- **Goal**
Print exactly those lines that run from the beginning of the data to the line bearing "return faces", inclusive.

----

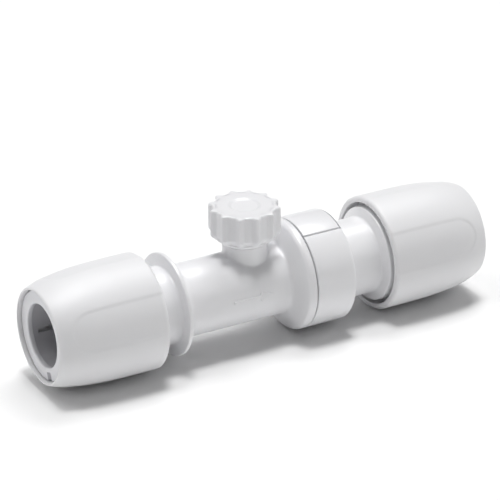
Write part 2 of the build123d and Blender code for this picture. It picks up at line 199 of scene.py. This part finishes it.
def ring_faces(rows, columns):
    """Quads of a grid that closes on itself both ways."""
    faces = []
    for i in range(rows):
        j = (i + 1) % rows
        for k in range(columns):
            m = (k + 1) % columns
            faces.append((i * columns + k, i * columns + m, j * columns + m, j * columns + k))
    return faces


def lathe(name, outline, segments=192, shape=None, upright=False):
    """A closed solid of revolution. shape(place, radius, angle) may change the radius round the turn."""
    outline = np.array(outline)
    angles = np.arange(segments) * 2 * math.pi / segments
    place = np.repeat(outline[:, 0][:, None], segments, axis=1)
    radius = np.repeat(outline[:, 1][:, None], segments, axis=1)
    turn = np.repeat(angles[None, :], len(outline), axis=0)
    if shape:
        radius = shape(place, radius, turn)
    if upright:
        columns = (test_axis + radius * np.cos(turn), radius * np.sin(turn), place)
    else:
        columns = (place, -radius * np.cos(turn), radius * np.sin(turn))
    vertices = np.stack([c.ravel() for c in columns], axis=1) * MM
    return mesh_object(name, vertices, ring_faces(len(outline), segments))


def arc_block(name, start, end, inner, outer, half_angle, rows=24):
    """A closed block of tube wall centred on the top."""
    angles = np.radians(90 + np.linspace(-half_angle, half_angle, rows))
    corners = ((start, inner), (start, outer), (end, outer), (end, inner))
    vertices = [
        (a * MM, -r * math.cos(t) * MM, r * math.sin(t) * MM) for t in angles for a, r in corners
    ]
    faces = [(0, 1, 2, 3), tuple(4 * (rows - 1) + k for k in (3, 2, 1, 0))]
    for i in range(rows - 1):
        for k in range(4):
            m = (k + 1) % 4
            faces.append((4 * i + k, 4 * i + m, 4 * i + 4 + m, 4 * i + 4 + k))
    return mesh_object(name, vertices, faces)


def block(name, size, centre, turn_degrees=0.0):
    """A closed box, sized along the pipe, outwards and sideways, turned up about the pipe axis."""
    half = [d / 2 for d in size]
    signs = [(x, y, z) for x in (-1, 1) for y in (-1, 1) for z in (-1, 1)]
    turn = Matrix.Rotation(math.radians(-turn_degrees), 4, "X")
    vertices = []
    for x, y, z in signs:
        corner = Vector((centre[0] + x * half[0], -centre[1] + y * half[1], centre[2] + z * half[2]))
        vertices.append(tuple(turn @ corner * MM))
    faces = [(0, 1, 3, 2), (4, 6, 7, 5), (0, 4, 5, 1), (2, 3, 7, 6), (0, 2, 6, 4), (1, 5, 7, 3)]
    return mesh_object(name, vertices, faces)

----

- **Reply to the task**
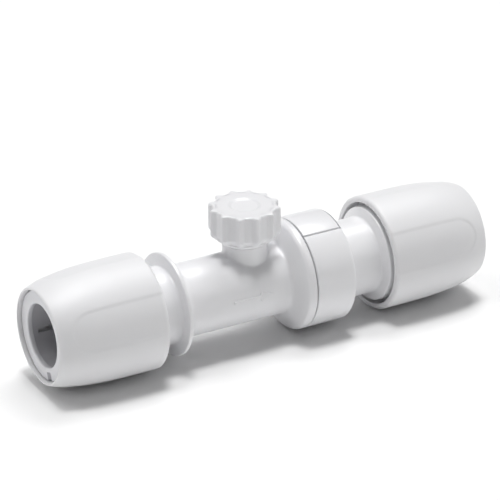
Write part 2 of the build123d and Blender code for this picture. It picks up at line 199 of scene.py. This part finishes it.
def ring_faces(rows, columns):
    """Quads of a grid that closes on itself both ways."""
    faces = []
    for i in range(rows):
        j = (i + 1) % rows
        for k in range(columns):
            m = (k + 1) % columns
            faces.append((i * columns + k, i * columns + m, j * columns + m, j * columns + k))
    return faces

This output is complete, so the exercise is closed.